> WRITTEN INSTRUCTION
Only a number is wanted: how many lines in the records below contain "skin"?

> DATA FOR THE TASK
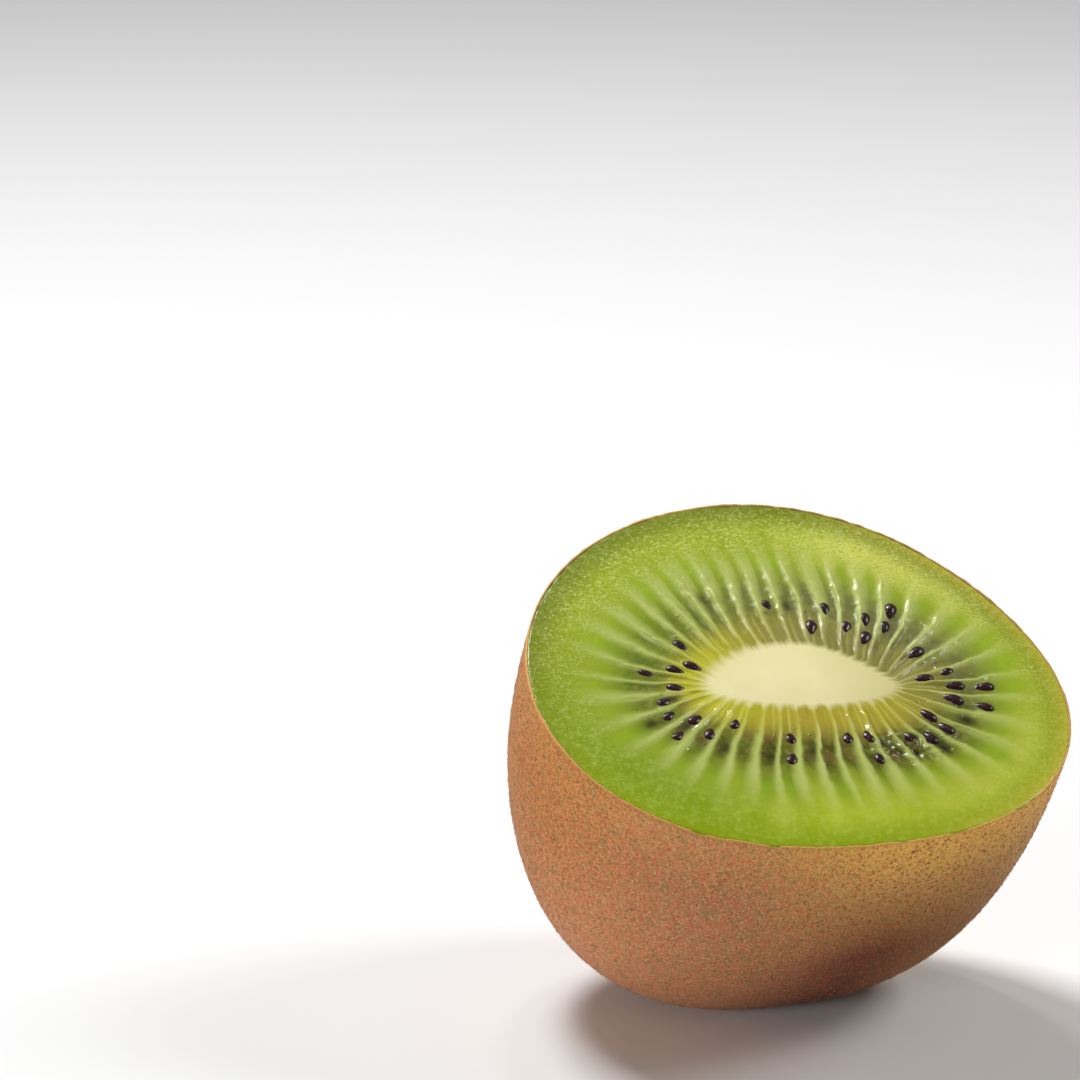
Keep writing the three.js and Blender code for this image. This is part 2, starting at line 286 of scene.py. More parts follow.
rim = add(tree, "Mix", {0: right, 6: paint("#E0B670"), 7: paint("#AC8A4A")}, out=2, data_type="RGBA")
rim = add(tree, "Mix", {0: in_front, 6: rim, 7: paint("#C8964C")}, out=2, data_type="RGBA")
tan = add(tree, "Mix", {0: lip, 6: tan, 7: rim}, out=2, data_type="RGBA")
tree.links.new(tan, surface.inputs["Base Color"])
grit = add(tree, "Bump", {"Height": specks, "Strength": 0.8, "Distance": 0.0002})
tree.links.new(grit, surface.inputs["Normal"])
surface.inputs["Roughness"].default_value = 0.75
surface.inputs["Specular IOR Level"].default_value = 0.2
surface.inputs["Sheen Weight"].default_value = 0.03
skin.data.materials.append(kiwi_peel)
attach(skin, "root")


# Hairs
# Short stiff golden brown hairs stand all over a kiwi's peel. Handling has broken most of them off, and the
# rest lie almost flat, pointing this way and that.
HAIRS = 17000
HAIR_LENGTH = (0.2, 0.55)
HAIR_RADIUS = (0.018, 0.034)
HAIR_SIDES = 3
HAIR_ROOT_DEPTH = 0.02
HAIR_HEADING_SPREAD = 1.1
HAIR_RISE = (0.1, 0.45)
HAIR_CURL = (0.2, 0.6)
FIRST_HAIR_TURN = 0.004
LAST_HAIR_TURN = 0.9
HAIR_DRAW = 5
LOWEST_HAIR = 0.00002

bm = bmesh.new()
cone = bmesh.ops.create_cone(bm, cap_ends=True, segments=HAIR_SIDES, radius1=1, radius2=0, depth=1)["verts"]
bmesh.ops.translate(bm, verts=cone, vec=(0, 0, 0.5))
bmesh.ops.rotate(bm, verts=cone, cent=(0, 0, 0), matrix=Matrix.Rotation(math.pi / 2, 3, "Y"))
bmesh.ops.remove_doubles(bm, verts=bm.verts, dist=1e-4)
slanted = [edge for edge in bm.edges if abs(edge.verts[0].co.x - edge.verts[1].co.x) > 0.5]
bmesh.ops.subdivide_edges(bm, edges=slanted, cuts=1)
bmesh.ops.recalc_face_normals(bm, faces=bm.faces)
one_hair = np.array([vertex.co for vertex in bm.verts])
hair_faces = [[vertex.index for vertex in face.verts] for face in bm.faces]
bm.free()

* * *

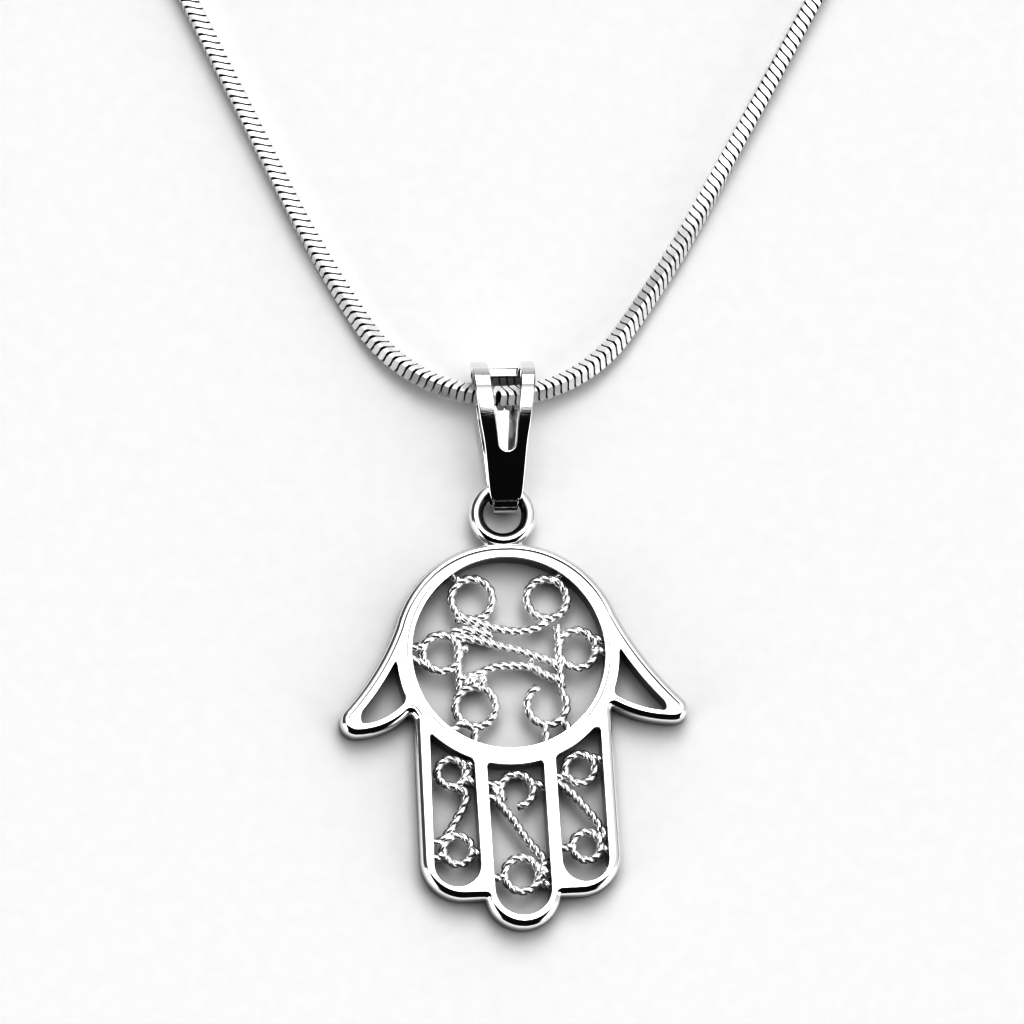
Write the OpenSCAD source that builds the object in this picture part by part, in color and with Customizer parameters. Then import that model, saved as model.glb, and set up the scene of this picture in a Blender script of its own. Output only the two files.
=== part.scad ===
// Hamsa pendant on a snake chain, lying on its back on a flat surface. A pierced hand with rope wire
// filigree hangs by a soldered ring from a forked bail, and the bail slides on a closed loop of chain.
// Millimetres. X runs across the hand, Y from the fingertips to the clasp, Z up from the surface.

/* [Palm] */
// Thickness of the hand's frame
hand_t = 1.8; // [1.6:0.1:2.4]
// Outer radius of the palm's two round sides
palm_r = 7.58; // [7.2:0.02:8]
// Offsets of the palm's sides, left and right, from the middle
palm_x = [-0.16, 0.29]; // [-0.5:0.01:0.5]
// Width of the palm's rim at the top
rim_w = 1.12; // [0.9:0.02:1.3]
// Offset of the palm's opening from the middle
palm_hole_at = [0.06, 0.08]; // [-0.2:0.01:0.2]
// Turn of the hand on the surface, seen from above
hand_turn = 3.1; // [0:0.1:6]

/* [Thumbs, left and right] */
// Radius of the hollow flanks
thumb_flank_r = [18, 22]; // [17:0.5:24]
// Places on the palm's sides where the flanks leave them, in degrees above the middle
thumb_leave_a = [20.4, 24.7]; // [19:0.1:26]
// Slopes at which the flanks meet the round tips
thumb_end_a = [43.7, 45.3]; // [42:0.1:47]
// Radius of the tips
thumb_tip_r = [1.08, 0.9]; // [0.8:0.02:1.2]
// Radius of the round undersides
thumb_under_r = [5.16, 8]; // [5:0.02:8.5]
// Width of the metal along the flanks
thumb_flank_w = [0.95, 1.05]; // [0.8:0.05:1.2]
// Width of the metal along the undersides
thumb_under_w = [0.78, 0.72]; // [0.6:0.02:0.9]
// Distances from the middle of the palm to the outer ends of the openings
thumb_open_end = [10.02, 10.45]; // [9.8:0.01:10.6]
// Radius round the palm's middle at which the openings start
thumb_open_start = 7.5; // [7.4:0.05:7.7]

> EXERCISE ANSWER
2